§ **DIRECTIONS**: Set down the material once more, exactly as it appears.

§ **PROVIDED DATA**:
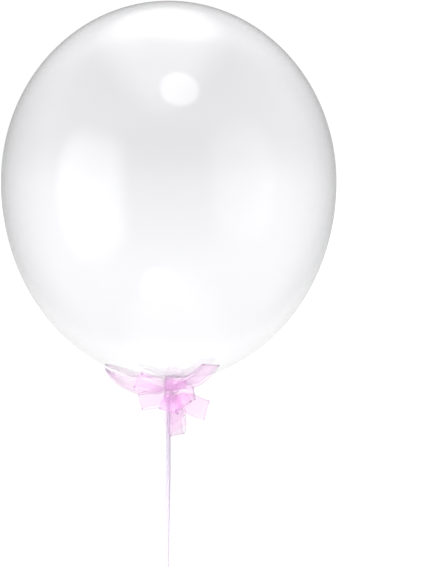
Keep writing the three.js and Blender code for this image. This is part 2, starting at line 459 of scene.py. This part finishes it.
def make_string():
    """The creased ribbon swept along its route, with the knot tied near its end."""
    line = smooth_curve(STRING_ROUTE, 8)
    along = unit(np.gradient(line, axis=0))
    side = np.tile(RIGHT, (len(line), 1))
    side = unit(side - along * np.sum(side * along, axis=1)[:, None])
    up = np.cross(side, along)
    across, rise = string_section()
    travelled = np.concatenate([[0], np.cumsum(np.linalg.norm(np.diff(line, axis=0), axis=1))])
    points, uvs = [], []
    half = STRING_THICKNESS / 2
    strip = np.concatenate([across, across[::-1]])
    levels = np.concatenate([rise + half, rise[::-1] - half])
    for i, middle in enumerate(line):
        for x, h in zip(strip, levels):
            points.append(middle + side[i] * x + up[i] * h)
            uvs.append((travelled[i], x))
    n = len(strip)
    faces = []
    for i in range(len(line) - 1):
        for k in range(n):
            a, b = i * n + k, i * n + (k + 1) % n
            faces.append((a, a + n, b + n, b))
    faces.append(tuple(range(n)))
    last = (len(line) - 1) * n
    faces.append(tuple(last + k for k in reversed(range(n))))
    knot, knot_faces, knot_uvs = string_knot()
    faces += [tuple(len(points) + k for k in face) for face in knot_faces]
    points += knot
    uvs += knot_uvs
    piece = make_mesh("curling_string", points, faces, uvs)
    piece.data.materials.append(creased_curling_ribbon())
    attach(piece, "root")
    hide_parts("ribbon_string")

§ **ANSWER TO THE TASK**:
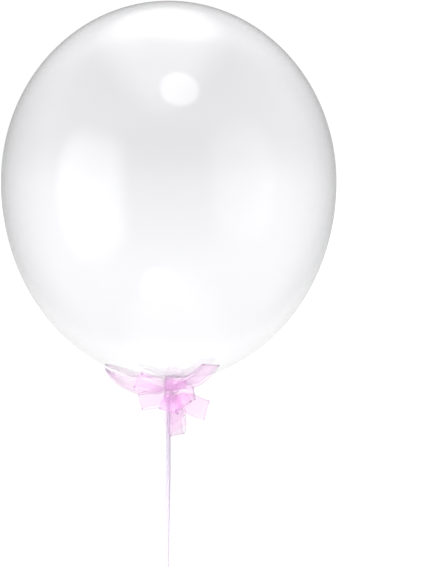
Keep writing the three.js and Blender code for this image. This is part 2, starting at line 459 of scene.py. This part finishes it.
def make_string():
    """The creased ribbon swept along its route, with the knot tied near its end."""
    line = smooth_curve(STRING_ROUTE, 8)
    along = unit(np.gradient(line, axis=0))
    side = np.tile(RIGHT, (len(line), 1))
    side = unit(side - along * np.sum(side * along, axis=1)[:, None])
    up = np.cross(side, along)
    across, rise = string_section()
    travelled = np.concatenate([[0], np.cumsum(np.linalg.norm(np.diff(line, axis=0), axis=1))])
    points, uvs = [], []
    half = STRING_THICKNESS / 2
    strip = np.concatenate([across, across[::-1]])
    levels = np.concatenate([rise + half, rise[::-1] - half])
    for i, middle in enumerate(line):
        for x, h in zip(strip, levels):
            points.append(middle + side[i] * x + up[i] * h)
            uvs.append((travelled[i], x))
    n = len(strip)
    faces = []
    for i in range(len(line) - 1):
        for k in range(n):
            a, b = i * n + k, i * n + (k + 1) % n
            faces.append((a, a + n, b + n, b))
    faces.append(tuple(range(n)))
    last = (len(line) - 1) * n
    faces.append(tuple(last + k for k in reversed(range(n))))
    knot, knot_faces, knot_uvs = string_knot()
    faces += [tuple(len(points) + k for k in face) for face in knot_faces]
    points += knot
    uvs += knot_uvs
    piece = make_mesh("curling_string", points, faces, uvs)
    piece.data.materials.append(creased_curling_ribbon())
    attach(piece, "root")
    hide_parts("ribbon_string")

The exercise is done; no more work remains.